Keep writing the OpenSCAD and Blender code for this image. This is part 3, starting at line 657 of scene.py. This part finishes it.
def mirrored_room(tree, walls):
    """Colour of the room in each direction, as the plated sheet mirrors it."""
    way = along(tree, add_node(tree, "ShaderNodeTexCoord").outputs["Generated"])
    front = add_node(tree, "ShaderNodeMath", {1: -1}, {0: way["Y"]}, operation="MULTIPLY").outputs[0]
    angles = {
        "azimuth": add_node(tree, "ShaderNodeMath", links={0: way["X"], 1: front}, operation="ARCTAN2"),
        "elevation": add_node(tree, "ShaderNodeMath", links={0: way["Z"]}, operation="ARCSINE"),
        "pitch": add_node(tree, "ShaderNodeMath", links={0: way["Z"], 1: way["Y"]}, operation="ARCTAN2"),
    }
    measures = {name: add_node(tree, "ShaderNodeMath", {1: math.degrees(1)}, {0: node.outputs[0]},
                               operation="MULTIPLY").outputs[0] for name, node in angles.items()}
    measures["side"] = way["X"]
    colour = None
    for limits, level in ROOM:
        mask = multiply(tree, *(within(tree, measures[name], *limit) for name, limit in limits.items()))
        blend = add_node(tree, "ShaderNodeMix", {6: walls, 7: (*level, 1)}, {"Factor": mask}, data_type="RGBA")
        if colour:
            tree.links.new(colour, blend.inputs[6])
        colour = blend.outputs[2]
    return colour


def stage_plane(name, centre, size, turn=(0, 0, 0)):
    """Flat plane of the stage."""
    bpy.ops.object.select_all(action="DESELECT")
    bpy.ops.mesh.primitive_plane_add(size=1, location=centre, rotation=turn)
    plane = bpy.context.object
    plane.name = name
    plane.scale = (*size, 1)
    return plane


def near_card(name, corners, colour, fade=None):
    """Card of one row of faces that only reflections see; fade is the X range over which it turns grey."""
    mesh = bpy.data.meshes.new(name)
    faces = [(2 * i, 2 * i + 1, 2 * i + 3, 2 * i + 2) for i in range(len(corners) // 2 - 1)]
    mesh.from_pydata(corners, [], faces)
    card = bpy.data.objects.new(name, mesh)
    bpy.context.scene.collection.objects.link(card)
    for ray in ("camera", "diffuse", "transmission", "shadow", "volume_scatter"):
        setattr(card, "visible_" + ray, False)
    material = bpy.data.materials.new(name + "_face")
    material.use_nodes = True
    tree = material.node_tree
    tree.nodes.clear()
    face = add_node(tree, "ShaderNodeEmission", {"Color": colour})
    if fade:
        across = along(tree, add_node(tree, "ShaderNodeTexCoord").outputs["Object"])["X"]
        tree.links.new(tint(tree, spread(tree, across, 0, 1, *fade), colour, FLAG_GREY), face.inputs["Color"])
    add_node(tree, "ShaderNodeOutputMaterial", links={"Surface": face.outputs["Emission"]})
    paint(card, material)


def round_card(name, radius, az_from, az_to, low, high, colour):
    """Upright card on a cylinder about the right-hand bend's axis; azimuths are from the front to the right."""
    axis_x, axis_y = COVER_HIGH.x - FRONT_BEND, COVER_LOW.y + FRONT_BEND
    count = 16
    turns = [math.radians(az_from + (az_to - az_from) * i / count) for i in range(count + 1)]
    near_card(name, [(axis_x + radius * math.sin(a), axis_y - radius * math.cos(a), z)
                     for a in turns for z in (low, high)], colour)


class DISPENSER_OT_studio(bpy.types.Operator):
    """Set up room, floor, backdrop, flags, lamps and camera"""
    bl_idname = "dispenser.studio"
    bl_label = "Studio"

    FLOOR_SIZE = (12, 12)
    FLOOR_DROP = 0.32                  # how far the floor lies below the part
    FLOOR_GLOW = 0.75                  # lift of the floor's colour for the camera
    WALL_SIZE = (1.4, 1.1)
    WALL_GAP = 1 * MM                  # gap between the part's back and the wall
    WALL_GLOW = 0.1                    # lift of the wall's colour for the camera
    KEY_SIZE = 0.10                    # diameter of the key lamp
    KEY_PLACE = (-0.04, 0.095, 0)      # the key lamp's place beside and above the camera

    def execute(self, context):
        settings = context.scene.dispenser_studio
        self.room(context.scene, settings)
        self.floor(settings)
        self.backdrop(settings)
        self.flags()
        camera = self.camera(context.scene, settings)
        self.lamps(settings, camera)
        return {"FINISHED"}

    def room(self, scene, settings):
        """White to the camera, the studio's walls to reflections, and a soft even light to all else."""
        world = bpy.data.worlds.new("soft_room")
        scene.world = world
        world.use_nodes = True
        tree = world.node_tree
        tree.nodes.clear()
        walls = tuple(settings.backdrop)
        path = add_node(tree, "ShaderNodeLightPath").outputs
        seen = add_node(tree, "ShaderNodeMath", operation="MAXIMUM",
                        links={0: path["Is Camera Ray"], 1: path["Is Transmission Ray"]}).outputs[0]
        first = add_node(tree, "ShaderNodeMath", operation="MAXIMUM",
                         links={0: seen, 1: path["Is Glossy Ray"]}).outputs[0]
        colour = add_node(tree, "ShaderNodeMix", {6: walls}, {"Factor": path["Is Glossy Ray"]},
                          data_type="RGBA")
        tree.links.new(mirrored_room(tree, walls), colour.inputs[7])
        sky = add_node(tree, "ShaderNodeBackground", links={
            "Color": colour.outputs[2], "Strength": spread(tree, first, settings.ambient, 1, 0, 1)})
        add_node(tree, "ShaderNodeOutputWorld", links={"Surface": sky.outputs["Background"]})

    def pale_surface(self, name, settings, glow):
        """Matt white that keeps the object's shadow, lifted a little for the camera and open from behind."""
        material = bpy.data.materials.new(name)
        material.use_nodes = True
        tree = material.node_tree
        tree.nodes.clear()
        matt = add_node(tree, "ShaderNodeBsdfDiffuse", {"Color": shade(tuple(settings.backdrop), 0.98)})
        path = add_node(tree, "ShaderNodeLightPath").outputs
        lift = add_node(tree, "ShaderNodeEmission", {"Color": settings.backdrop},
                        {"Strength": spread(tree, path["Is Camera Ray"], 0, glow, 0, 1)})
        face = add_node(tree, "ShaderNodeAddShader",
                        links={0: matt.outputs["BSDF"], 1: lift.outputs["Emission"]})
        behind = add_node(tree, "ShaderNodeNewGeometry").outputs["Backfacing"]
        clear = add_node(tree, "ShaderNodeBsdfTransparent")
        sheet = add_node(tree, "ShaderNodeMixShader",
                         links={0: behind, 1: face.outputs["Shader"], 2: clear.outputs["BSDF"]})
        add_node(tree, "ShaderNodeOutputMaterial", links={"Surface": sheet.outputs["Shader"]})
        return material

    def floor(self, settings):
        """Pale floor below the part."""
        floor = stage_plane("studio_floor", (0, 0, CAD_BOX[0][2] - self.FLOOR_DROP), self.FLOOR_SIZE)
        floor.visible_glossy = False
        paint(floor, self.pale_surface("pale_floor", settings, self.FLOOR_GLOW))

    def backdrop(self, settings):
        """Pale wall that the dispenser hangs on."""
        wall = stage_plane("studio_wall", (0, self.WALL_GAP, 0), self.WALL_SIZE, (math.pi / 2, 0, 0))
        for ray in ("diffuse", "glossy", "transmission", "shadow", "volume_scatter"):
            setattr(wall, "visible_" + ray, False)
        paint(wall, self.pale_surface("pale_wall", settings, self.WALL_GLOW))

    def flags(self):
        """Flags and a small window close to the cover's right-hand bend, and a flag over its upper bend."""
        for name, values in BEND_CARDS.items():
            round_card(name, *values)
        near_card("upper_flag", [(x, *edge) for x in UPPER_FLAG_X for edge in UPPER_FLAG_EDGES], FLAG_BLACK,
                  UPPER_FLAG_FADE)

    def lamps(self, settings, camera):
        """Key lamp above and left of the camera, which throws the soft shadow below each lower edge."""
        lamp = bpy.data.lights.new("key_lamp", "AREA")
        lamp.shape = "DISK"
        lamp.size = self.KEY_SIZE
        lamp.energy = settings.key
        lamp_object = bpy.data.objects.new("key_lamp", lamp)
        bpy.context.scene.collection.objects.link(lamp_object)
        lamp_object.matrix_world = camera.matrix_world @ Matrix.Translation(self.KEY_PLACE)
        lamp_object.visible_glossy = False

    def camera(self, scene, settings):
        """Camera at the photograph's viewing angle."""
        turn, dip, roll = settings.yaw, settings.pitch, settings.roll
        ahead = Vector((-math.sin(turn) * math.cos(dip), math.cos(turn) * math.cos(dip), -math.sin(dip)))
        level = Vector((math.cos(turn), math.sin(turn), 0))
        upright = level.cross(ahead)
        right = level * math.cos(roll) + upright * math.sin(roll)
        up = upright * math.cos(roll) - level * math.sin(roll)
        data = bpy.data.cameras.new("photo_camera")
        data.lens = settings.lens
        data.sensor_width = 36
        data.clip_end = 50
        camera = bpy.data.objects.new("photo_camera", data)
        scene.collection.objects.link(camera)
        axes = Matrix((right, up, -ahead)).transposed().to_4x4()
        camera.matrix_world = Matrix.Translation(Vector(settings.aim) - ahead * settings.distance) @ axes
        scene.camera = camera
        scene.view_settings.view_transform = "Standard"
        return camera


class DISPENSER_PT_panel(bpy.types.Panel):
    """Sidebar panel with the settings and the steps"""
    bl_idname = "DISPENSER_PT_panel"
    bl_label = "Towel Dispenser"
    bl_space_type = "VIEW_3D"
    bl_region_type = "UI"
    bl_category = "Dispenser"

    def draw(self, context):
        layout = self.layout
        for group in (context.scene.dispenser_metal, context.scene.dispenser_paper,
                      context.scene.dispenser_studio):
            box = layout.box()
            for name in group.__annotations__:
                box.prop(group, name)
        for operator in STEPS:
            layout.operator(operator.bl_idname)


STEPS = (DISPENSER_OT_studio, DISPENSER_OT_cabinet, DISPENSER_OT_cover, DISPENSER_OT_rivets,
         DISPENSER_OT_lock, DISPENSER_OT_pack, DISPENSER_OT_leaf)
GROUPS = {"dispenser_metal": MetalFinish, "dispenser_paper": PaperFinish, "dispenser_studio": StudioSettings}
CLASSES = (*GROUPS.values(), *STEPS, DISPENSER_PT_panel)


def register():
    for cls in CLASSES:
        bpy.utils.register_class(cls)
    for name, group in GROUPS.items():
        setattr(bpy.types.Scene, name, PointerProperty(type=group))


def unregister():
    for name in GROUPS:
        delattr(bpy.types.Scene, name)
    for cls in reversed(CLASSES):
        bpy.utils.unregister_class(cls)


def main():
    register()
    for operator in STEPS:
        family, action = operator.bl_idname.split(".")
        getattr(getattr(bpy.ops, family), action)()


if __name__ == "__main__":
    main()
******
> Exercise requirements
Quote the listing word for word from its first line through the line in which "return colour" appears.

> Output for this task
Keep writing the OpenSCAD and Blender code for this image. This is part 3, starting at line 657 of scene.py. This part finishes it.
def mirrored_room(tree, walls):
    """Colour of the room in each direction, as the plated sheet mirrors it."""
    way = along(tree, add_node(tree, "ShaderNodeTexCoord").outputs["Generated"])
    front = add_node(tree, "ShaderNodeMath", {1: -1}, {0: way["Y"]}, operation="MULTIPLY").outputs[0]
    angles = {
        "azimuth": add_node(tree, "ShaderNodeMath", links={0: way["X"], 1: front}, operation="ARCTAN2"),
        "elevation": add_node(tree, "ShaderNodeMath", links={0: way["Z"]}, operation="ARCSINE"),
        "pitch": add_node(tree, "ShaderNodeMath", links={0: way["Z"], 1: way["Y"]}, operation="ARCTAN2"),
    }
    measures = {name: add_node(tree, "ShaderNodeMath", {1: math.degrees(1)}, {0: node.outputs[0]},
                               operation="MULTIPLY").outputs[0] for name, node in angles.items()}
    measures["side"] = way["X"]
    colour = None
    for limits, level in ROOM:
        mask = multiply(tree, *(within(tree, measures[name], *limit) for name, limit in limits.items()))
        blend = add_node(tree, "ShaderNodeMix", {6: walls, 7: (*level, 1)}, {"Factor": mask}, data_type="RGBA")
        if colour:
            tree.links.new(colour, blend.inputs[6])
        colour = blend.outputs[2]
    return colour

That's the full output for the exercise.